══ Supplied records ══
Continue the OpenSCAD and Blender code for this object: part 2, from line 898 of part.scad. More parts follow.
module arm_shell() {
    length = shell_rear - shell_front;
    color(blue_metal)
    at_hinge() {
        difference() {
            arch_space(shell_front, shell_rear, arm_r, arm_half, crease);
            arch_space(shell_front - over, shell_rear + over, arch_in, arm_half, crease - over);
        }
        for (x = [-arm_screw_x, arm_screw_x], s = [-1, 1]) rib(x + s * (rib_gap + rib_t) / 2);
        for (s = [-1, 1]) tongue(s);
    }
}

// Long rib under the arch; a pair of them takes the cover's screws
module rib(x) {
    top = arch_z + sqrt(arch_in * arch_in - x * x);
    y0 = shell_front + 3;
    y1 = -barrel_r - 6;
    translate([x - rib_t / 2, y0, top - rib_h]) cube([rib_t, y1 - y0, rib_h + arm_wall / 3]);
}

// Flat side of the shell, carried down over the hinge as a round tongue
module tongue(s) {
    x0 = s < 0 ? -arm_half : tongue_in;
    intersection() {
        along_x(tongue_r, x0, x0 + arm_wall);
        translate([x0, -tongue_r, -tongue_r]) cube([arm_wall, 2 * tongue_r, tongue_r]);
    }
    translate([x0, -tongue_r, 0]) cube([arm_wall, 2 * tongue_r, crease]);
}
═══
══ Supplied records ══
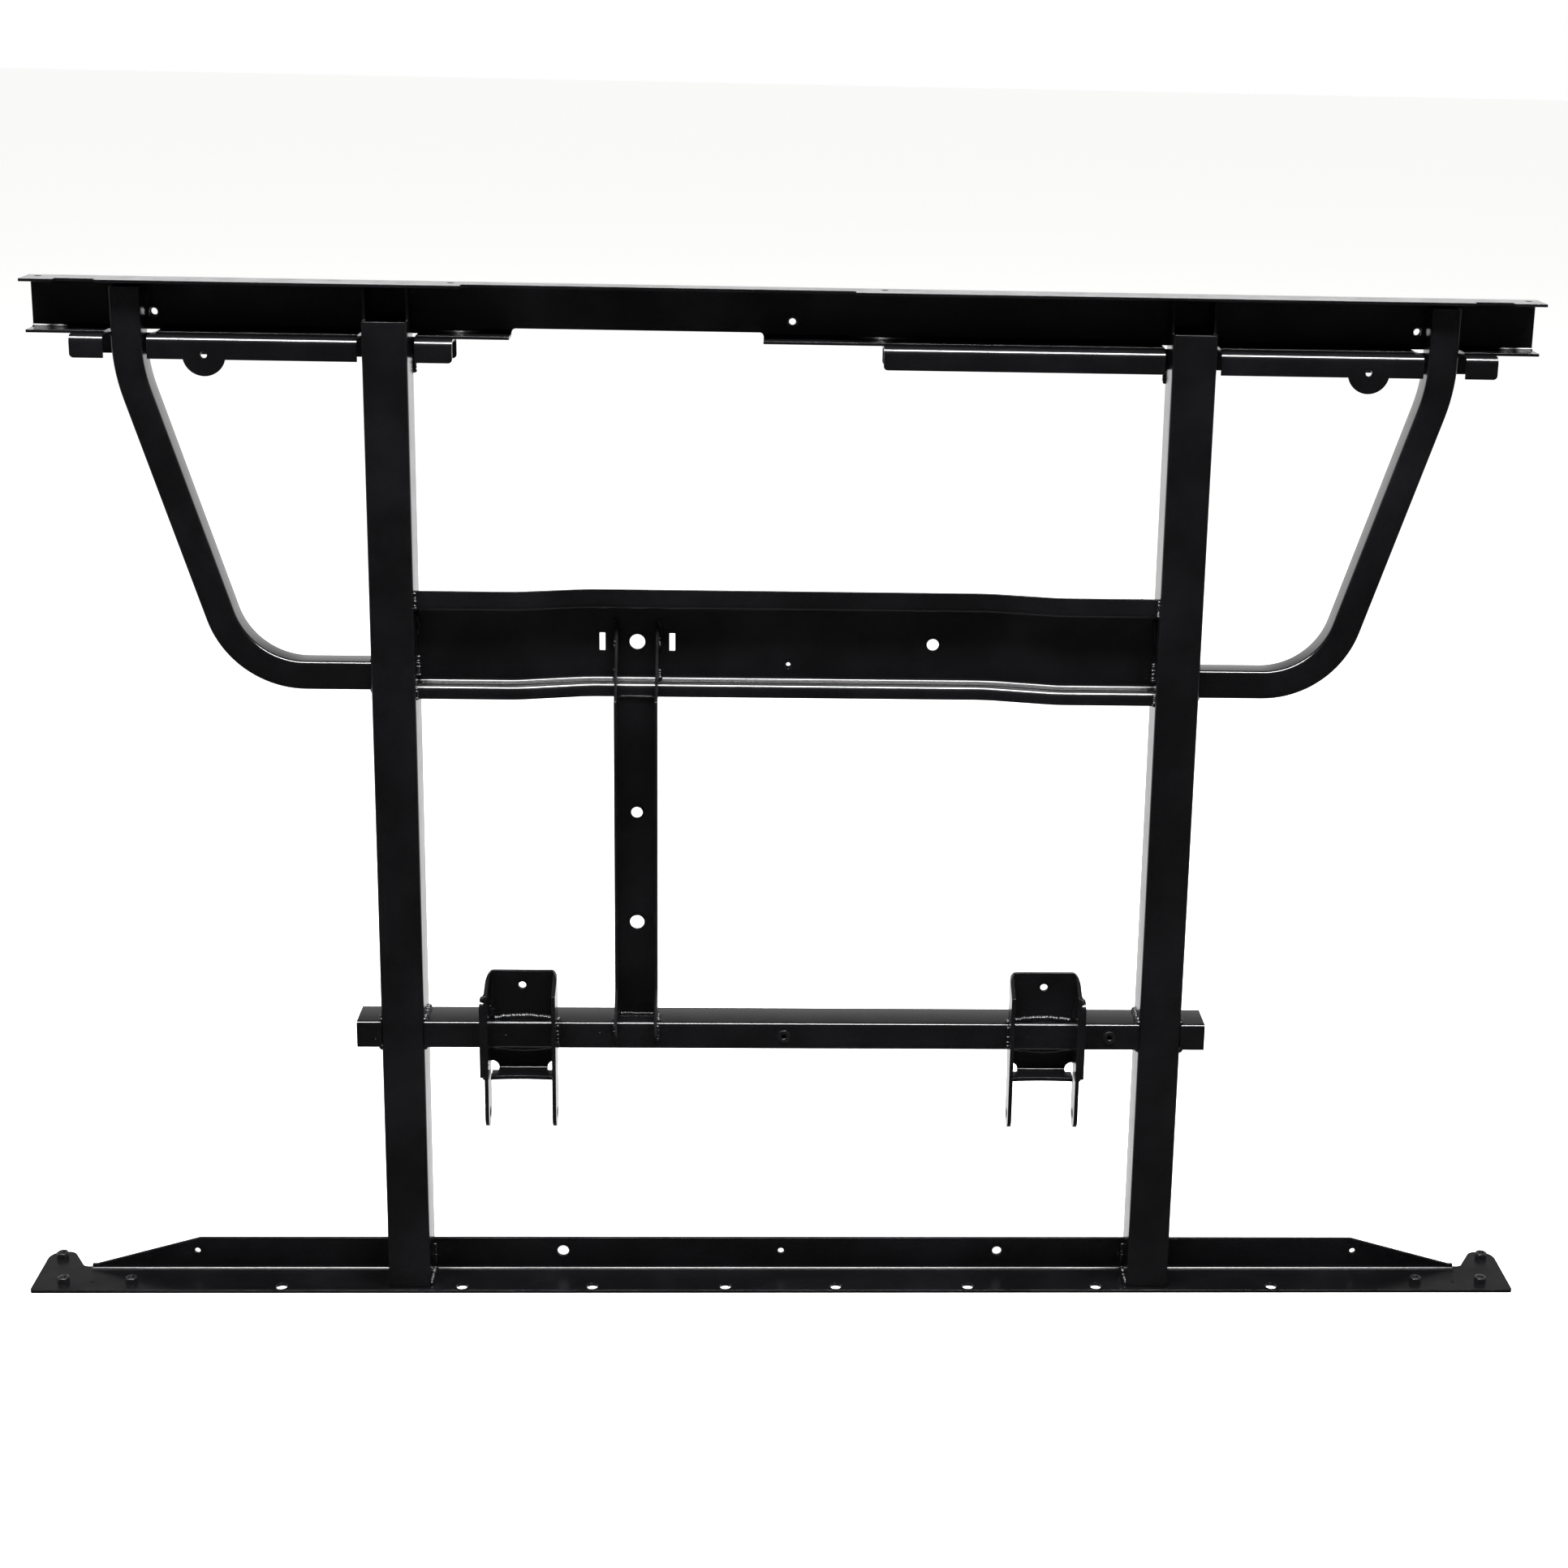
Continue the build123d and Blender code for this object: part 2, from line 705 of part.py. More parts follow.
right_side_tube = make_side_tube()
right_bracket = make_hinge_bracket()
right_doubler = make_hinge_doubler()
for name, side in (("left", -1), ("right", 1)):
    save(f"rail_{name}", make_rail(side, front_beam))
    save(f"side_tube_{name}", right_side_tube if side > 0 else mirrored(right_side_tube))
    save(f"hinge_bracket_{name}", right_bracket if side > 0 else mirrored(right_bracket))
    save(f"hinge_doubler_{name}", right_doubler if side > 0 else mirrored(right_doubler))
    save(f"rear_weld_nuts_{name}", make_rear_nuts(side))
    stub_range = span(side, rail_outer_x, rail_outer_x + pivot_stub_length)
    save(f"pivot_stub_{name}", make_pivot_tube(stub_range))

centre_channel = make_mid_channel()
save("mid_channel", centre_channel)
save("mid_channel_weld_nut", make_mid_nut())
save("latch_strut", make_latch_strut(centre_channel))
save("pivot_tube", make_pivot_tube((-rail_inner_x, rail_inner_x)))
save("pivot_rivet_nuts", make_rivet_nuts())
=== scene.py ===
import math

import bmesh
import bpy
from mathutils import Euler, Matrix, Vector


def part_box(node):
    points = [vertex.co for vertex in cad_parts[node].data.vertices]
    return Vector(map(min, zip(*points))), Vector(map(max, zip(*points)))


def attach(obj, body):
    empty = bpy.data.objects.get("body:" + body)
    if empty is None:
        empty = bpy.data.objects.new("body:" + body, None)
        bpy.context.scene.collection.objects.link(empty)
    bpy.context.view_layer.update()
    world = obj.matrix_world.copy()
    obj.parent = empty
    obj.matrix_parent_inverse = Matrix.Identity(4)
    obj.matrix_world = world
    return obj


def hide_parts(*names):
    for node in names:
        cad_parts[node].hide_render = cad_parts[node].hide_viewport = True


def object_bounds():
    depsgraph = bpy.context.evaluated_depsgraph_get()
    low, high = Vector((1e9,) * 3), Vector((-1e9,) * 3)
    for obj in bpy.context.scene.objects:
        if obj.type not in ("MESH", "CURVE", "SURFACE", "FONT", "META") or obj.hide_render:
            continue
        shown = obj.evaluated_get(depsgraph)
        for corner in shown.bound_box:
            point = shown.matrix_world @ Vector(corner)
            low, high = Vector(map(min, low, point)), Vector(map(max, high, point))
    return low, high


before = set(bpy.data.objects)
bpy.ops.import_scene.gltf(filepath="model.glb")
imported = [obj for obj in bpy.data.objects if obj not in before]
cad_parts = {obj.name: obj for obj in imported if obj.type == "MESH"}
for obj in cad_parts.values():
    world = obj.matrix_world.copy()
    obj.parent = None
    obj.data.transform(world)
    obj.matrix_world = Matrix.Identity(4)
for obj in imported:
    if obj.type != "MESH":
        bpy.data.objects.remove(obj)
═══
§ Required task
Begin with the line containing "low, high = Vector((1e9,)", end with the line containing "bpy.data.objects.remove(obj)", and repeat every line in that stretch exactly.

§ The solution
    low, high = Vector((1e9,) * 3), Vector((-1e9,) * 3)
    for obj in bpy.context.scene.objects:
        if obj.type not in ("MESH", "CURVE", "SURFACE", "FONT", "META") or obj.hide_render:
            continue
        shown = obj.evaluated_get(depsgraph)
        for corner in shown.bound_box:
            point = shown.matrix_world @ Vector(corner)
            low, high = Vector(map(min, low, point)), Vector(map(max, high, point))
    return low, high


before = set(bpy.data.objects)
bpy.ops.import_scene.gltf(filepath="model.glb")
imported = [obj for obj in bpy.data.objects if obj not in before]
cad_parts = {obj.name: obj for obj in imported if obj.type == "MESH"}
for obj in cad_parts.values():
    world = obj.matrix_world.copy()
    obj.parent = None
    obj.data.transform(world)
    obj.matrix_world = Matrix.Identity(4)
for obj in imported:
    if obj.type != "MESH":
        bpy.data.objects.remove(obj)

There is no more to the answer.